If by economic liberalism, you mean classical free market liberalism, I must disagree. I don’t think it’s the order of the day. On the contrary, it is under attack and on the retreat. To be sure, it’s under attack from the Left—that’s what the Left does—but you have also seen some of the classic characteristics of free markets, such as free trade, come under fire from the right.

Meanwhile, the Business Roundtable, supported by the CEOs of many major corporations, has called for the adoption of “stakeholder capitalism”, the notion that a company’s primary function is not to work for its shareholders—its owners—but that instead it must labor in the interests of “stakeholders”, selected by, well it’s not clear who. Meanwhile, asset managers are espousing the idea of “socially responsible” (their phrase, not mine) investment under which their investment objectives now include not only making money for their clients, but also the pursuit of a social and political agenda.

Industries such as healthcare and tech have become incredibly concentrated, is your approach to just hope the free market will solve these problems?
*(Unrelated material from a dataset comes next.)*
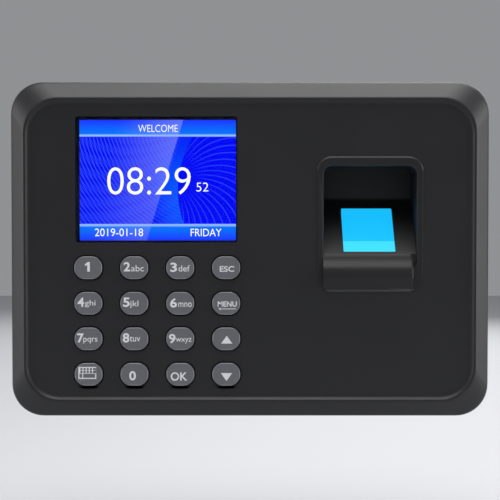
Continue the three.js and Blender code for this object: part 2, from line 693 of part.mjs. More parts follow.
// Clock cell in its holder, and the larger parts soldered to the back of the main board.
function addBoardParts() {
  const holderBack = partsBack - cellThickness - 1.6;
  const cellX = boardLeft + 27;
  const cellY = boardTop - 35;
  const holder = turned([
    [0, partsBack - 1], [cellRadius + gap, partsBack - 1], [cellRadius + gap, holderBack],
    [cellRadius + 1.5, holderBack], [cellRadius + 1.5, partsBack], [0, partsBack],
  ], 24);
  place(terminal, 'battery_holder', holder, 'chip', cellX, cellY);
  place(terminal, 'coin_cell', disc(cellRadius, partsBack - 1 - gap - cellThickness, partsBack - 1 - gap,
    0, 0, 24), 'brightMetal', cellX, cellY);
  const chip = (width, height, depth) => (
    box(-width / 2, width / 2, -height / 2, height / 2, partsBack - depth, partsBack)
  );
  const soldered = [
    ['processor_chip', chip(14, 14, 1.4), 'chip', 60, 68],
    ['memory_chip', chip(11, 8, 1.1), 'chip', 82, 70],
    ['crystal_can', slab(roundedShape(11, 4.6, 2.2), partsBack - 3.5, partsBack), 'brightMetal', 38, 66],
    ['capacitor', disc(3.2, partsBack - 7.6, partsBack), 'paper', 92, 24],
    ['inductor', slab(roundedShape(7.4, 7.4, 1.6), partsBack - 3.6, partsBack, 1), 'magnet', 92, 40],
  ];
  for (const [name, geometry, finish, fromLeft, fromTop] of soldered) {
    place(terminal, name, geometry, finish, -coverWidth / 2 + fromLeft, boardTop - fromTop);
  }
}

function addScrews() {
  const headBack = rearBack + 0.3;
  const headFront = rearInner - 0.2;
  const coverScrew = turned([
    [0, headBack + 0.4], [0.8, headBack], [2.6, headBack], [2.6, headFront], [coverScrewRadius, headFront],
    [coverScrewRadius, headFront + coverScrewLength], [0, headFront + coverScrewLength + 0.8],
  ], 12);
  coverScrewSpots.forEach(([x, y], i) => {
    place(terminal, `cover_screw_${i + 1}`, coverScrew.clone(), 'steel', x, y);
  });
  const boardScrew = turned([
    [0, partsBack - 1.3], [2.2, partsBack - 1.3], [2.2, partsBack], [boardScrewRadius, partsBack],
    [boardScrewRadius, boardScrewFront], [0, boardScrewFront],
  ], 12);
  boardScrewSpots.forEach(([x, y], i) => {
    place(terminal, `board_screw_${i + 1}`, boardScrew.clone(), 'steel', x, y);
  });
}

place(terminal, 'wall_plate', wallPlate(), 'steel');
place(terminal, 'rear_cover', rearCover(), 'darkPlastic');
place(terminal, 'front_cover', frontCover(), 'blackPlastic');
place(terminal, 'finger_bezel', fingerBezel(), 'blackPlastic');
addDisplay();
keySpots.forEach(({ name, x, y }) => place(terminal, name, keyCap(), 'keyPlastic', x, y));
place(terminal, 'keypad_mat', keypadMat(), 'silicone');
place(terminal, 'main_board', mainBoard(), 'laminate');
addSensor();
addLeads();
addSpeaker();
addSockets();
addBoardParts();
addScrews();

const part = new THREE.Group();
part.add(terminal);

export default part;
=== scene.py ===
import math
import bmesh
import bpy
from mathutils import Matrix, Vector


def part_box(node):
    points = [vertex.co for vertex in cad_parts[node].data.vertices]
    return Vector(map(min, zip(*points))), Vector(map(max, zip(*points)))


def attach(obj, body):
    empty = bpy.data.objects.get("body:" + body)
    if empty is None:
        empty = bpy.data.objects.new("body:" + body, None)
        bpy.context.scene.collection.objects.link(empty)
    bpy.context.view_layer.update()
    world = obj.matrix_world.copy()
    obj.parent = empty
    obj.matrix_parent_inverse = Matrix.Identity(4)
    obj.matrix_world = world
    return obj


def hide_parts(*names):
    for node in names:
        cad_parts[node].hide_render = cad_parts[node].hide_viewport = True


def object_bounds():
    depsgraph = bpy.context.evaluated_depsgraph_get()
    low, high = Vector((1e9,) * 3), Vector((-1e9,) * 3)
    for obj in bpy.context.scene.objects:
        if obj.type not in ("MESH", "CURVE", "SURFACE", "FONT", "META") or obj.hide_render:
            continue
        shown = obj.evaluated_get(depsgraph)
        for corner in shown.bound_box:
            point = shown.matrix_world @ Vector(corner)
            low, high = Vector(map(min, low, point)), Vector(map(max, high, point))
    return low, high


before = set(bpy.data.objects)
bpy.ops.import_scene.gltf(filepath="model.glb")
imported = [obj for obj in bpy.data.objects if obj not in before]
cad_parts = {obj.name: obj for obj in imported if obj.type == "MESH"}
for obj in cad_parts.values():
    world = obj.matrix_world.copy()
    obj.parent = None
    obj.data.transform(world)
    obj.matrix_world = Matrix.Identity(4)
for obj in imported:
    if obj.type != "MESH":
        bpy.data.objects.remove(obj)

cad_low, cad_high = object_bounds()
MM = 0.001


# The room. The terminal is shown upright over a plain pale floor in an evenly lit studio. A broad soft
# light hangs above it, a weaker one stands at each side, and the far surroundings are a pale grey.
front_low, front_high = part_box("front_cover")
FACE_Y = front_low.y
ROOM_GREY = (0.46, 0.465, 0.48)
FLOOR_SIZE = 3.0
FLOOR_DROP = 50 * MM


def principled(name, colour, roughness, metallic=0.0):
    """A named material and its main shader, with the plain values set on the shader's own sockets."""
    material = bpy.data.materials.new(name)
    material.use_nodes = True
    shader = material.node_tree.nodes["Principled BSDF"]
    shader.inputs["Base Color"].default_value = (*colour, 1)
    shader.inputs["Roughness"].default_value = roughness
    shader.inputs["Metallic"].default_value = metallic
    return material, shader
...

Precedent would suggest that in most cases it will. Tech champions come and go. Do you remember Netscape or Myspace? There is a temptation to think that today’s dominant players will be tomorrow’s dominant players. But in a market economy, leaders rise and fall: Sears one day, Walmart another, and Amazon another.

Where matters become more complicated is where legal or regulatory structures either embed or enforce concentration or distort the market in such a way that efficiency and competition are hobbled. That, I suspect, is what you have been seeing in healthcare, a “good”, arguably, like no other, where entrenched interests, regulatory overreach and many other non-market related factors have muddled the well-intentioned effort to ensure wide access to affordable, first-rate treatment.

One reason many think that young people have been drawn to socialism is because of some of the problems mentioned to earlier. Many cannot afford healthcare - wouldn't small reforms like breaking up big tech giants be the best way to keep capitalism "solvent"?

The reasons that young people have been drawn to socialism—or what they imagine to be socialism—are complicated, and we could talk about them for a long time. I think that the issues you mention have relatively little to do with it, although the failings in the health care system, which are not failings of the free market, have clearly contributed to their discontent. I would rather look elsewhere, to the education system, to entertainment media, where the default mode almost always seems set somewhere to the left. And then there is another problem, which will get worse, that of the underemployment created by automation. How you deal with that, I don’t know, but breaking up today’s tech giants is not the answer.

This is also an issue with trade but there national security also gets involved. If China is making supplies for our weapons, doesn’t that indicate we have a big problem with industrial policy?

You raise a good point. We live in the real world, not in an economic model. And in the real world, we face, as a country, some major strategic challenges, most notably, perhaps from China. A trading relationship must be looked at with clear eyes, and that has not always been the case with China, where the combination of opportunity, free market fundamentalism and, yes, naivete meant that we got in too deep. That must change, particularly where strategically vital industries are concerned. And as we have discovered during this pandemic, there are more of those than we thought.

Final thoughts?

Free markets ought to be their own best justification, but, sadly, their deeds are not enough. Their defense needs words too, and we want to be out there making the case, a case that is not necessarily framed politically, although at times it certainly will be, but will often be a matter of explanation. This is how free markets work. This is what they deliver. And if you give them the chance, they can deliver even more.